Monday, Feb. 05, 1979

Limited Edition

A new attack on censorship

It was planned as Moscow's publishing party of the year, perhaps even of the decade. But when Soviet literati, and a few Western journalists, arrived at the Rhythm Cafe last week, they found a sign on the door announcing that the party site was closed for "cleaning." Workers at the people's bistro said that sanitary inspectors had descended on it during the night, found the precincts wanting and ordered a day of mandatory hygiene.

That heavyhanded action was apparently the Soviet hierarchy's response to an unprecedented literary stroke by some the country's best-known writers and poets. At the Rhythm Cafe, they had planned to unveil a major anthology of nonconformist Soviet writings and drawings, many of which the censors had previously turned down for official publication. Novelist Vasili Aksyonov, one of the collection's editors, made it clear that the anthology, entitled Metropol, was not a collection of dissident writings, but a collection that was "purely literary, with no political implications." Nonetheless the anthology is a courageous public attempt by the 24 writers involved to resist the literary clamps that are fastened on Soviet culture at home and that have sent some the country's most powerful writers into exile. Declared Aksyonov: "We think that the time has come for our readers to decide for themselves."

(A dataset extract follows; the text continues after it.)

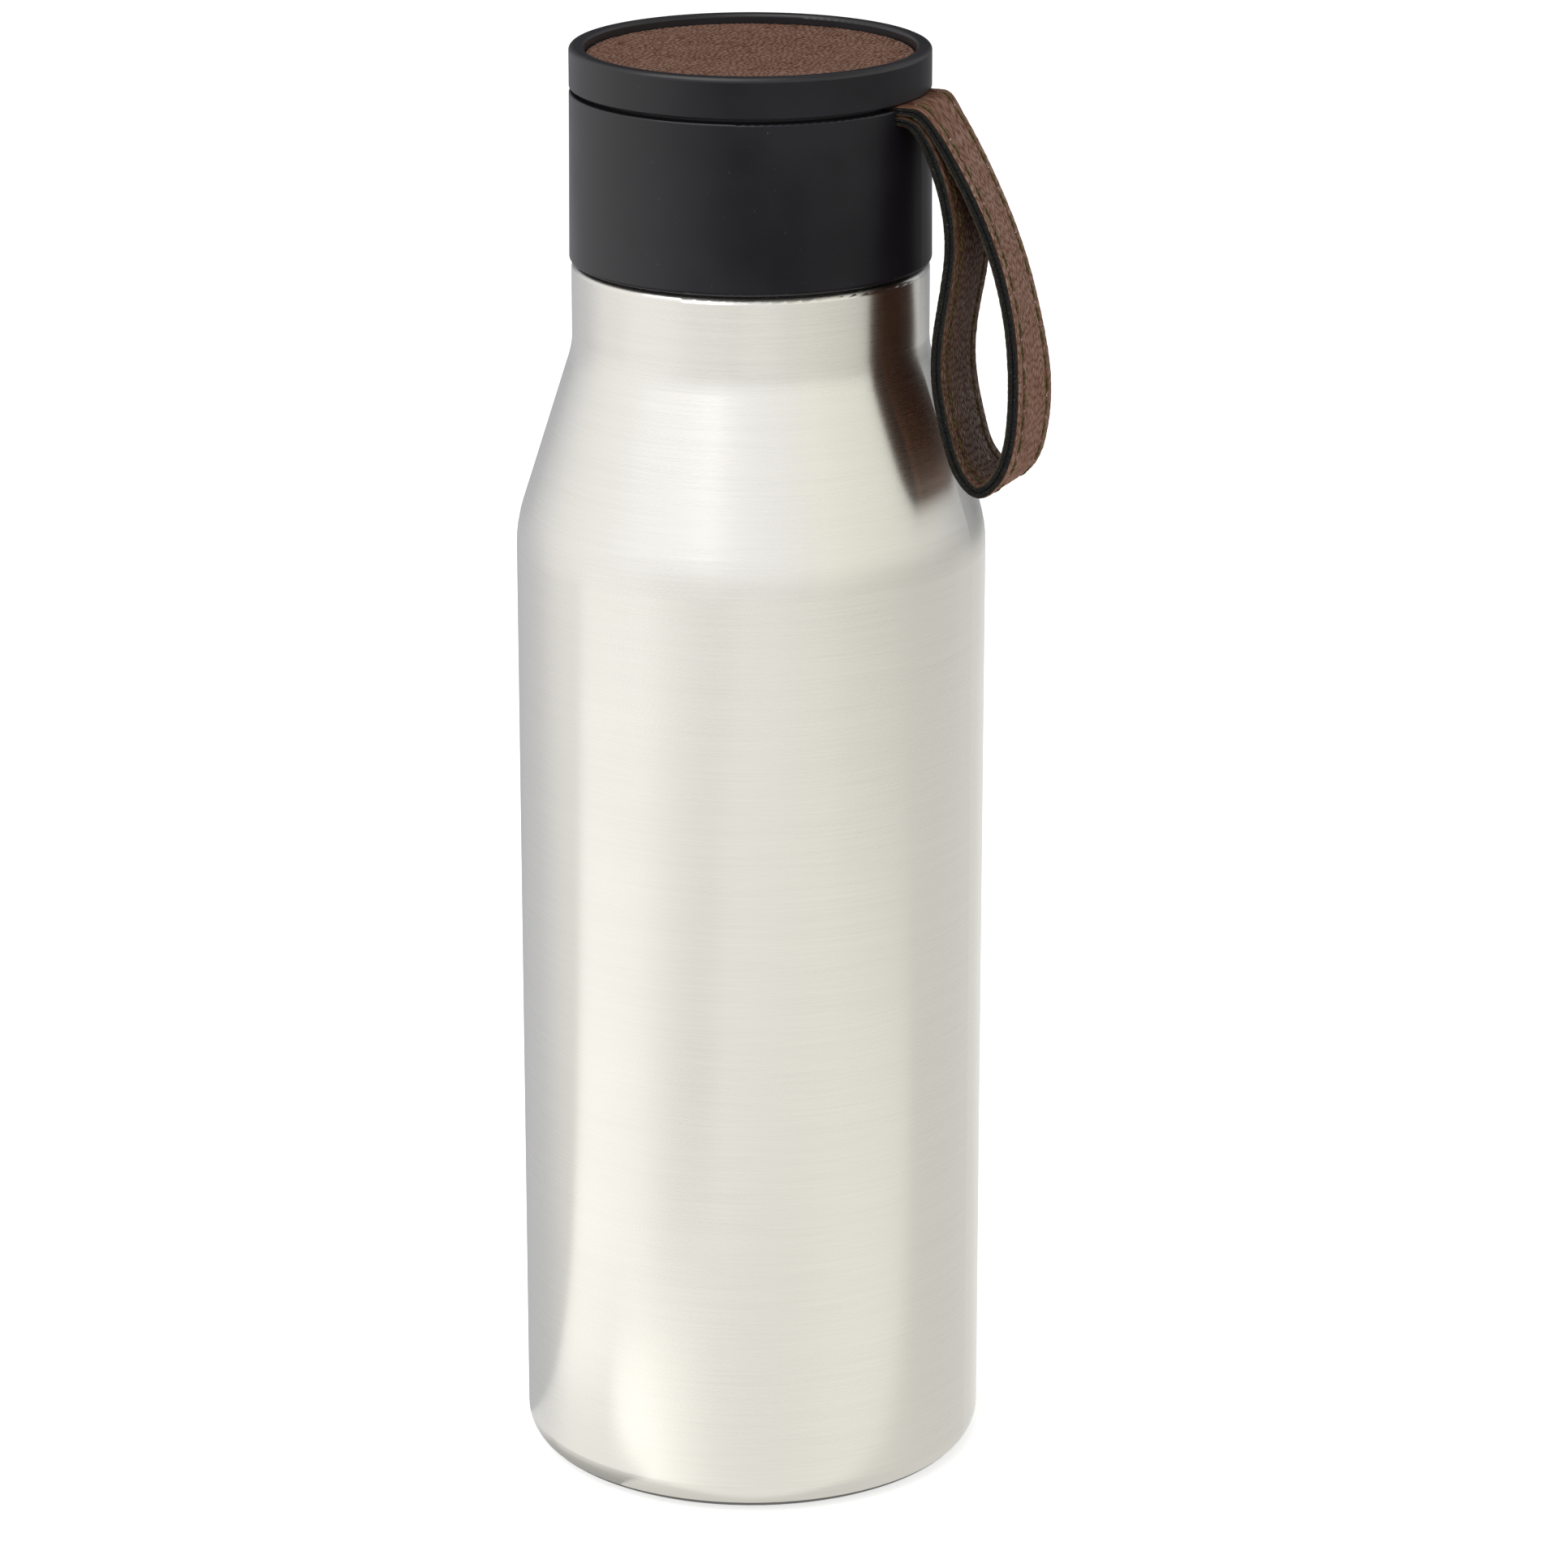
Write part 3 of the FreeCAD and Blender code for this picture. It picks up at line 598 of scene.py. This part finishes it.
def strap_thread(strap, side, name, material):
    """Every stitch of both rows on one face: a two-ply thread that dips into a needle hole at each end."""
    around, steps, twists = 8, 22, 3.4
    t = np.linspace(-1, 1, steps)
    angle = np.linspace(0, 2 * np.pi, around, endpoint=False)
    lay = np.abs(np.cos(angle[None, :] - np.pi * twists * t[:, None] / 2))
    radius = THREAD_R * (0.80 + 0.22 * lay)
    rng = np.random.default_rng(31 + side)
    points, faces, plies = [], [], []
    index = np.arange(steps * around).reshape(steps, around)
    beside = np.roll(index, -1, axis=1)
    quads = np.stack([index[:-1], beside[:-1], beside[1:], index[1:]], -1).reshape(-1, 4)
    for row in (-STITCH_ROW, STITCH_ROW):
        for middle in strap.stitch_places():
            slant, rise, drift = rng.normal(0.10, 0.03), rng.normal(0.0, 0.02), rng.normal(0, 0.03)
            along = middle + t * STITCH_PITCH * THREAD_SHARE
            across = row + drift + slant * t
            off = strap.half(along) - THREAD_SUNK + rise - THREAD_DIP * np.abs(t) ** 6
            lift = off[:, None] + radius * np.sin(angle)[None, :]
            sideways = across[:, None] + radius * np.cos(angle)[None, :]
            base = len(points) * steps * around
            points.append(strap.at(along[:, None], sideways, side * lift))
            plies.append(lay)
            faces += (quads + base).tolist()
            faces += [(index[0, ::-1] + base).tolist(), (index[-1] + base).tolist()]
    if side > 0:
        faces = [face[::-1] for face in faces]
    piece = new_piece(name, np.concatenate([p.reshape(-1, 3) for p in points]), faces, material)
    store(piece, "ply", np.concatenate([p.ravel() for p in plies]))
    return piece


def scatter_needle_glints(strap, side, name, material):
    """Painted highlights: pale specks that stand up at the needle holes, in place of the glints there."""
    rng = np.random.default_rng(43 + side)
    first = strap.stitch_places()[0] - STITCH_PITCH / 2
    count = len(strap.stitch_places()) + 1
    points, faces = [], []
    for row in (-STITCH_ROW, STITCH_ROW):
        for hole in first + STITCH_PITCH * np.arange(count):
            for _ in range(rng.integers(0, 5)):
                spread = rng.normal(0, 0.11, 3)
                along, across = hole + spread[0], row + 0.15 + spread[1]
                size, lean = rng.uniform(0.03, 0.07), rng.normal(0, 0.10, 2)
                foot = float(strap.half(along)) - 0.16
                corners = [(size * math.cos(a), size * math.sin(a), foot) for a in (0, 1.57, 3.14, 4.71)]
                tip = (*lean, foot + rng.uniform(0.12, 0.24))
                base = len(points)
                for u, v, off in corners + [tip]:
                    points.append(strap.at(along + u, across + v, side * off))
                faces += [[base + i, base + (i + 1) % 4, base + 4] for i in range(4)]
                faces.append([base + 3, base + 2, base + 1, base])
    return new_piece(name, np.array(points), faces, material, smooth=False)


def build_strap(skin_outer, skin_inner, backing, thread, fluff_and_glint_paint):
    """The strap's pieces, which stand for the CAD's strips, ends and stitching."""
    strap = Strap()
    outer_cut = cut_edge("cut_edge_outer", (0.006, 0.005, 0.004), (0.030, 0.023, 0.016))
    inner_cut = cut_edge("cut_edge_inner", (0.014, 0.012, 0.009), (0.060, 0.050, 0.036))
    outer = strap_skin(strap, 1, "strap_skin_outer", (skin_outer, outer_cut), (1.25, 0.50), 3)
    inner = strap_skin(strap, -1, "strap_skin_inner", (skin_inner, inner_cut), (1.25, 0.54), 8)
    core = strap_core(strap, backing)
    stitches = strap_thread(strap, 1, "strap_stitches_outer", thread)
    fibres = edge_fibres(strap, backing)
    stitches_inside = strap_thread(strap, -1, "strap_stitches_inner", thread)
    # painted glints: pale specks at the needle holes
    glint_specks = scatter_needle_glints(strap, 1, "needle_glint_paint_outer", fluff_and_glint_paint)
    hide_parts("strap_outer_strip", "strap_end_upper")
    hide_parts("strap_inner_strip", "strap_end_lower")
    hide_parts("strap_stitching")
    for slot, pieces in (
        ("leather_brown", (outer, inner, core, fibres, glint_specks)),
        ("thread", (stitches, stitches_inside)),
    ):
        for piece in pieces:
            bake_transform(piece)


# ---- CAD nodes that show ---------------------------------------------------------------------
def dress(node, material):
    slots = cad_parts[node].data.materials
    if not slots:
        slots.append(material)
    for i in range(len(slots)):
        slots[i] = material


# ---- light, floor and camera -----------------------------------------------------------------
def studio_dome():
    """Light from all round: brightest in front and on the left, dimmer overhead, darker lower down."""
    world = bpy.data.worlds.new("studio")
    bpy.context.scene.world = world
    world.use_nodes = True
    sky = Nodes(world.node_tree)
    way = sky.add("ShaderNodeTexCoord").outputs["Generated"]
    up = sky.add("ShaderNodeSeparateXYZ", {"Vector": way}).outputs["Z"]
    right, near = (
        sky.add("ShaderNodeVectorMath", {0: way, 1: axis}, operation="DOT_PRODUCT").outputs["Value"]
        for axis in (SCREEN_RIGHT, TO_CAMERA)
    )
    turn = sky.span(sky.math("ARCTAN2", right, near), 0.0, 1.0, -math.pi, math.pi)

    def ring(light):
        stops = [((degrees + 180) / 360, [level * t for t in tint]) for degrees, level, tint in light]
        return sky.ramp(turn, *stops, interpolation="B_SPLINE")

    def above(heights):
        return sky.span(up, 0.0, 1.0, *heights, interpolation_type="SMOOTHSTEP")

    around = ring(LIGHT_AROUND)
    around = sky.mix(above(HIGH), around, sky.mix(1.0, around, ZENITH, "MULTIPLY"))
    low = sky.mix(above(BAND_BOTTOM), GROUND, ring(LIGHT_LOW))
    horizon = sky.mix(above(BAND_TOP), low, ring(LIGHT_HORIZON))
    sky.feed(sky.tree.nodes["Background"].inputs["Color"], sky.mix(above(HORIZON_TOP), horizon, around))


def area_light(name, place, target, size, power, colour=(1, 1, 1)):
    lamp = bpy.data.lights.new(name, "AREA")
    lamp.shape = "RECTANGLE"
    lamp.size, lamp.size_y = size
    lamp.energy = power
    lamp.color = colour
    holder = bpy.data.objects.new(name, lamp)
    holder.location = place
    holder.rotation_euler = (Vector(target) - Vector(place)).to_track_quat("-Z", "Y").to_euler()
    bpy.context.scene.collection.objects.link(holder)
    return holder


def table_glow(nodes):
    """The bright table that only the steel mirrors: panels of light on the floor round the bottle."""
    receivers = bpy.data.collections.new("steel_parts")
    for node in nodes:
        receivers.objects.link(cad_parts[node])
    for number, (left, right, back, front, brightness) in enumerate(TABLE):
        width, depth = right - left, front - back
        middle = SCREEN_RIGHT * (left + right) / 2 + TO_CAMERA * (back + front) / 2 + Vector((0, 0, 0.0015))
        panel = area_light(f"table_glow_{number}", middle, middle + Vector((0, 0, 1)), (width, depth),
                           math.pi * width * depth * brightness, (1.0, 0.99, 0.92))
        panel.rotation_euler = (math.pi, 0, VIEW_TURN)
        panel.visible_camera = False
        panel.light_linking.receiver_collection = receivers


def studio_floor():
    half = 6.0
    mesh = bpy.data.meshes.new("studio_floor")
    corners = [(-half, -half, 0), (half, -half, 0), (half, half, 0), (-half, half, 0)]
    mesh.from_pydata(corners, [], [(0, 1, 2, 3)])
    shader = Shader("floor_paper", Roughness=0.95, Specular_IOR_Level=0.1)
    paper = shader.noise(300.0, 2.0)
    shader.set("Base Color", shader.ramp(paper, (0.2, (0.79, 0.79, 0.79)), (0.8, (0.81, 0.81, 0.81))))
    shader.set("Emission Color", (1, 1, 1, 1))
    shader.set("Emission Strength", FLOOR_GLOW)
    mesh.materials.append(shader.material)
    floor = bpy.data.objects.new("studio_floor", mesh)
    floor.visible_glossy = False
    bpy.context.scene.collection.objects.link(floor)


def studio_camera():
    lens = bpy.data.cameras.new("camera")
    lens.lens = LENS
    lens.sensor_width = 36.0
    lens.clip_start = 0.02
    camera = bpy.data.objects.new("camera", lens)
    place = TO_CAMERA * VIEW_DISTANCE + SCREEN_RIGHT * VIEW_SIDEWAYS + Vector((0, 0, VIEW_HEIGHT))
    look = -TO_CAMERA * math.cos(VIEW_TILT) - Vector((0, 0, math.sin(VIEW_TILT)))
    camera.location = place
    camera.rotation_euler = look.to_track_quat("-Z", "Y").to_euler()
    bpy.context.scene.collection.objects.link(camera)
    bpy.context.scene.camera = camera


# ---- everything ------------------------------------------------------------------------------
def main():
    bpy.context.scene.view_settings.view_transform = "Standard"
    steel = brushed_steel("steel_brushed", (0.88, 0.865, 0.825), 0.28, 0.85)
    inner_steel = brushed_steel("steel_flask", (0.74, 0.735, 0.72), 0.24, 0.5, 2600.0)
    small_steel = plain_with_noise("steel_small", (0.45, 0.45, 0.45), (0.6, 0.6, 0.6), 900.0, 0.35, 0.004,
                                   Metallic=1.0)
    black = moulded_plastic("plastic_black_satin", (0.0042, 0.0038, 0.0062), 0.36)
    insert = moulded_plastic("plastic_black_matte", (0.012, 0.012, 0.013), 0.55, 0.01)
    # crease and top colours of each leather: painted shade in its creases and painted highlight on its
    # pebble tops
    disc = leather("leather_disc", (0.040, 0.015, 0.009), (0.118, 0.054, 0.034), (0.250, 0.145, 0.104),
                   0.34, 0.9)
    outside = leather("leather_strap", (0.060, 0.022, 0.013), (0.165, 0.078, 0.050), (0.285, 0.162, 0.118),
                      0.36, 1.0)
    inside = leather("leather_strap_inside", (0.038, 0.016, 0.009), (0.102, 0.050, 0.030),
                     (0.185, 0.108, 0.078), 0.30, 1.0)
    # pale specks at the needle holes: painted glints
    glint_specks = plain_with_noise("needle_glint_paint", (0.45, 0.43, 0.38), (0.85, 0.84, 0.78), 4000.0, 0.9, 0.02)
    silicone = plain_with_noise("silicone_clear", (0.60, 0.61, 0.60), (0.70, 0.71, 0.70), 800.0, 0.45, 0.01,
                                Subsurface_Weight=0.4, Subsurface_Scale=0.002)
    foam = plain_with_noise("foam_white", (0.70, 0.69, 0.65), (0.85, 0.84, 0.80), 2600.0, 0.95, 0.12)
    glue = plain_with_noise("glue_film", (0.62, 0.58, 0.47), (0.74, 0.71, 0.62), 700.0, 0.5, 0.02)
    bead = plain_with_noise("glass_bead", (0.40, 0.46, 0.38), (0.55, 0.60, 0.50), 500.0, 0.12, 0.01,
                            Transmission_Weight=0.3)
    tablet = plain_with_noise("getter_metal", (0.10, 0.10, 0.105), (0.26, 0.26, 0.27), 3000.0, 0.8, 0.05)
    for nodes, material in (
        (("outer_shell", "base_cover"), steel),
        (("inner_liner", "vacuum_floor"), inner_steel),
        (("getter_clip", "strap_clamp_plate", "strap_screws"), small_steel),
        (("lid_sleeve", "lid_crown"), black),
        (("lid_insert",), insert),
        (("lid_foam",), foam),
        (("seal_ring",), silicone),
        (("inlay_adhesive",), glue),
        (("seal_bead",), bead),
        (("getter_tablet",), tablet),
    ):
        for node in nodes:
            dress(node, material)
    inlay_piece(disc)
    build_strap(outside, inside, felt(), thread_material(), glint_specks)
    studio_dome()
    studio_floor()
    area_light("top_softbox", (-0.15, -0.25, 0.85), (0, 0, 0.1), (0.7, 0.7), 3.5)
    table_glow(("outer_shell", "base_cover", "inner_liner"))
    studio_camera()


main()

The vast majority of Soviet readers are unlikely to have that opportunity. Only ten copies of Metropol, a 480-page 17-in. by 24-in. volume, were produced and eight are still in the hands of the editors. Meanwhile, a limited edition of Metropol will be printed in the U.S. in May by Ardis Press, a small publishing house in Ann Arbor, Mich., that specializes in Russian literature.

Westerners would find little that is startling in the anthology; Soviet citizens a lot. Defying the censors' prudish tastes' Satirist Fazil Iskander recounts the sexual adventures of an undersized lover named Marat in The Little Giant of Big Sex. His revels include an interrupted moment of intimacy with the mistress of Lavrenti Beria, Joseph Stalin's last secret police chief. Three poems by Yuz Aleshkovsky touch on a subject that has been taboo in the Soviet Union since the ban on Alexander Solzhenitsyn's One Day in the Life of Ivan Denisovich: the concentration camp. One verse describes a lesbian wedding" in a camp barracks; another, a conjugal visit by the wife of a political prisoner.

Short-story Writer Boris Vakhtin evokes 19th century Satirist Nikolai Gogol in The Sheepskin Coat, a story about the day-to-day corruption of Soviet bureaucracy. In a less contentious vein, Poet Andrei Voznesensky has contributed two short, meditative verses on the loneliness of artistic creation. The volume is illustrated with some tamely sensuous drawings of bound nude figures by Artist Anatoly Brusilovsky. There is also one foreign fillip in Metropol: an excerpt from American Novelist John Updike's latest work, set in Africa, entitled The Coup. It was included to illustrate the art of contemporary Russian translation.

Metropol, which took eleven months to put together, is more than a collective joust with censorship and what the volume describes as "the nauseating inertia that exists in our publishing houses. It is also an attempt by established artists who matured in the Khrushchev era to lend support to younger, often unpublished writers who have never known the same limited relaxation. Says Ellendea Proffer, who with her husband Carl runs the Ardis Press: "The older generation wants them to have a chance that is officially denied them."

Official denial is what the anthology's editors got when they presented their labors to the Moscow branch of the all-powerful Soviet Writers' Union. After a little pondering, a union committee delivered a "severe criticism" and decided not to allow publication, pending review and discussion by other sections of the organization. But the solons of censorship in Moscow may soon find themselves outmaneuvered. The Voice of America has obtained excerpts from Metropol and intends to broadcast them across the whole country.